Using an artificial intelligence (AI) model to conduct a genomic meta-analysis of Cronobacter sakazakii strains, researchers from the University of Maryland discovered genetic differences in isolates from powdered food samples that could explain why the pathogen persists in infant formula.

The finding is especially important in the wake of the infant formula crisis of 2022. After four infant hospitalizations and two fatalities were caused by C. sakazakii infection, an investigation led to a widespread formula recall and the temporary shutdown of a major U.S. production facility where C. sakazakii contamination was found. These events resulted in a critical shortage of infant formula across the nation, driving federal regulatory agencies to prioritize infant formula safety and supply.
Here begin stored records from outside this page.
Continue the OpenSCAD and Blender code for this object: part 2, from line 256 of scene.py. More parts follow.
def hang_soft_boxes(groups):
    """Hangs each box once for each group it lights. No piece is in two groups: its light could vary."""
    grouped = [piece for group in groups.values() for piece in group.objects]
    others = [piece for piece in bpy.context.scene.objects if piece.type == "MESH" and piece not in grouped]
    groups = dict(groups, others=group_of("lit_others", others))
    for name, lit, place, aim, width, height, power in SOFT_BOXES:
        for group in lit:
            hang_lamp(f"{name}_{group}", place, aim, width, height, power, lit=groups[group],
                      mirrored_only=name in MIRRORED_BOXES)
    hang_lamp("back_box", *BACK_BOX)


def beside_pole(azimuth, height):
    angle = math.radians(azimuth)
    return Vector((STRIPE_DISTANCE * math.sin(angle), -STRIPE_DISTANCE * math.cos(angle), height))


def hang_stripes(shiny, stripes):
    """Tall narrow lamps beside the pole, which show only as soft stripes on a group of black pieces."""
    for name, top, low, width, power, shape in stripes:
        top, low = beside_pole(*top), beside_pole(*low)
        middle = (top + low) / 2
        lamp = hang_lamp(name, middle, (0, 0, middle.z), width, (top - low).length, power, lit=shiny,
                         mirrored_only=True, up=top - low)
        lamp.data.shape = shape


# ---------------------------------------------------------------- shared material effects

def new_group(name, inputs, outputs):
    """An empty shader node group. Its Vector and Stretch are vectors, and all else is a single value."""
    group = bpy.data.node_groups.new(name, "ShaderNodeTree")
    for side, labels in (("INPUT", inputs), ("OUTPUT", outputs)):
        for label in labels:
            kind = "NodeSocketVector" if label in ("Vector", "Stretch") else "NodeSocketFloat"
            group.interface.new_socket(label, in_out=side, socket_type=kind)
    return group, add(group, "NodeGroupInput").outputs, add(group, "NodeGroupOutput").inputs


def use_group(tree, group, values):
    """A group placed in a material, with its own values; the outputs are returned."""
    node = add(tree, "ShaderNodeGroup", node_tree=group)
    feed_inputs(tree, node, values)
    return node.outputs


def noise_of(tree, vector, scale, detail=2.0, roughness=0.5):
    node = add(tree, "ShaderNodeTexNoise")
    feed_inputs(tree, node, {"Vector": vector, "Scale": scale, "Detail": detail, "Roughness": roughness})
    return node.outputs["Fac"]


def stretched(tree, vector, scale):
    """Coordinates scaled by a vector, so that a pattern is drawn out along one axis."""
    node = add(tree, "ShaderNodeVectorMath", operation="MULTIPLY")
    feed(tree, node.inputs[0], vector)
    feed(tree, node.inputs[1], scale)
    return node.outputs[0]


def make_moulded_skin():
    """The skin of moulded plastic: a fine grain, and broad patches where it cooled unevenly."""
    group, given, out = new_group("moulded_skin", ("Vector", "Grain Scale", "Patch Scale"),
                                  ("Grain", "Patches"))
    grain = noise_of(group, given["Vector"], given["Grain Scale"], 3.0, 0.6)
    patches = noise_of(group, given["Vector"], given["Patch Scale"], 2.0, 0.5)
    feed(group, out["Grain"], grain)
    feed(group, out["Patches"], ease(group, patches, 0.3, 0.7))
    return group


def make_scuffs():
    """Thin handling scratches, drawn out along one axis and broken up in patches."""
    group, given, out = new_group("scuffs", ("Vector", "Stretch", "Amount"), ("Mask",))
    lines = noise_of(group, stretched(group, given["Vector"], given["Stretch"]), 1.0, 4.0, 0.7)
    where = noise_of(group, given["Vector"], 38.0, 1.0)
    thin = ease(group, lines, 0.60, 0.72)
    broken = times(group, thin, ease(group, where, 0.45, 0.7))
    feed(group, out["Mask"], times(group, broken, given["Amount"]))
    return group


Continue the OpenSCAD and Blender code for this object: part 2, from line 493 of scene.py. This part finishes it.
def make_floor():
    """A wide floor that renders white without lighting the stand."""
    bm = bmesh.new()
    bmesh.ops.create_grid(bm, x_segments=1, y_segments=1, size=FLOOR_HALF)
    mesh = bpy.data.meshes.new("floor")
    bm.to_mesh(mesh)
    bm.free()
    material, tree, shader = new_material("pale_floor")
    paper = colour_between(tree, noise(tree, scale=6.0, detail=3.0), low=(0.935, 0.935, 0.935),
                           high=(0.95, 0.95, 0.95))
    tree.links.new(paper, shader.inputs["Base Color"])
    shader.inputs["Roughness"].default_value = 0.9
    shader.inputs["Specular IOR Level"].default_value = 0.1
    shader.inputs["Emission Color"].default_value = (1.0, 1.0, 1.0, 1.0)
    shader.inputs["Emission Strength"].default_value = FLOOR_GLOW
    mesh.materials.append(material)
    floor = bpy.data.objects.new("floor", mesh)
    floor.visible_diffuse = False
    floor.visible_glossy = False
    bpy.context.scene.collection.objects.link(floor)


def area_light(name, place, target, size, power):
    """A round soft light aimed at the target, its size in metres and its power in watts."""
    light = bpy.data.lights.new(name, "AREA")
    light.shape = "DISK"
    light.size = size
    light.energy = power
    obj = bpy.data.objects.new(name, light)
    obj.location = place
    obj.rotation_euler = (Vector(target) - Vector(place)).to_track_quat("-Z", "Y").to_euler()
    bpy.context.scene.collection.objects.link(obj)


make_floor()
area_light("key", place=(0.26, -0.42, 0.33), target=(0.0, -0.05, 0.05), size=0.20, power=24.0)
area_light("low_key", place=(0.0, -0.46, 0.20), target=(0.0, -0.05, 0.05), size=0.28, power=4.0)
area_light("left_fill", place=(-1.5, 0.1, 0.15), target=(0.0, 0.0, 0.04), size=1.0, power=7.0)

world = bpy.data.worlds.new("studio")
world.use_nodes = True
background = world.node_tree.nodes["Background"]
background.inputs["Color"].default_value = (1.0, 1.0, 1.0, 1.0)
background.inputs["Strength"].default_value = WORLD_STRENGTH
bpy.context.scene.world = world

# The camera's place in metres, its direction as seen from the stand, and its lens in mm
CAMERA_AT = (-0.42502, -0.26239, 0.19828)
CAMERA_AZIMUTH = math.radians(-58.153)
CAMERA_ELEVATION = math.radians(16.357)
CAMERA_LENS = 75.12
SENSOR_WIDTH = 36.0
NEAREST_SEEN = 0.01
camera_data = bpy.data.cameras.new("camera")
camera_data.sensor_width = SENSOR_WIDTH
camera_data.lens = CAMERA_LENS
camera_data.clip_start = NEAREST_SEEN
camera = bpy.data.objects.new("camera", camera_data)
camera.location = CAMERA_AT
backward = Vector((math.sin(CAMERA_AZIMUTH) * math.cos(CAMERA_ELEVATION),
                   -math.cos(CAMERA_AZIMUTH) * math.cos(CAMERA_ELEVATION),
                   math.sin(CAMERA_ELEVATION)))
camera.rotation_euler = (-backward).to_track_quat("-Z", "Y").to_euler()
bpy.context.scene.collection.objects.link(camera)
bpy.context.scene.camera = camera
Published in the International Journal of Food Microbiology, the study leveraged an AI large language model (LLM) to standardize large, global, inconsistent genetic datasets for C. sakazakii—making comparison possible between previously irreconcilable metadata. The resulting dataset is believed to be the most complete C. sakazakii pangenome to date, comprising whole genome sequencing (WGS) data for 748 food, clinical, and environmental isolates originating from North America, Europe, and Asia.

Next, the researchers used machine learning models to associate genetic information with information like where, from what product, and under which conditions an isolate was sampled.  

The analysis showed that C. sakazakii isolates from powdered food samples, such as infant formula and milk powders, had a higher frequency of genes that could contribute to the pathogen’s survival under dry conditions; specifically, DNA recombination, repair, and desiccation resistance genes. Moreover, virulence genes were more prevalent in strains with the greatest potential for persistence, adding to the likelihood of consumers contracting foodborne illness from contaminated product. Correlations between regionality and biofilm formation, as well as regionality and heavy metals resistance, were also discovered.

Overall, the findings suggest that the existence of so many genes with adaptive traits may be the reason why C. sakazakii is so persistent in a variety of environments, including food production environments and low-moisture foods. The researchers believe their AI-based approach could inform effective molecular surveillance strategies and targets for control strategies in food facilities.

With the food trade being a global system in which products are shipped across borders, researchers underline the need for international cooperation to better understand how foodborne pathogens evolve and move through the food chain, including tracking genetic virulence and resistance markers. Additionally, the researchers uphold AI as a useful tool for standardizing and analyzing epidemiological data, as demonstrated through the reproduceable workflow used in their study.

The project was supported by the U.S. Department of Agriculture’s National Institute of Food and Agriculture (USDA-NIFA). Authors of the study include Ryan Blaustein, Ph.D., Abani Pradhan, Ph.D., and Maurui Gao, Ph.D. with the University of Maryland’s Department of Food and Nutrition Science.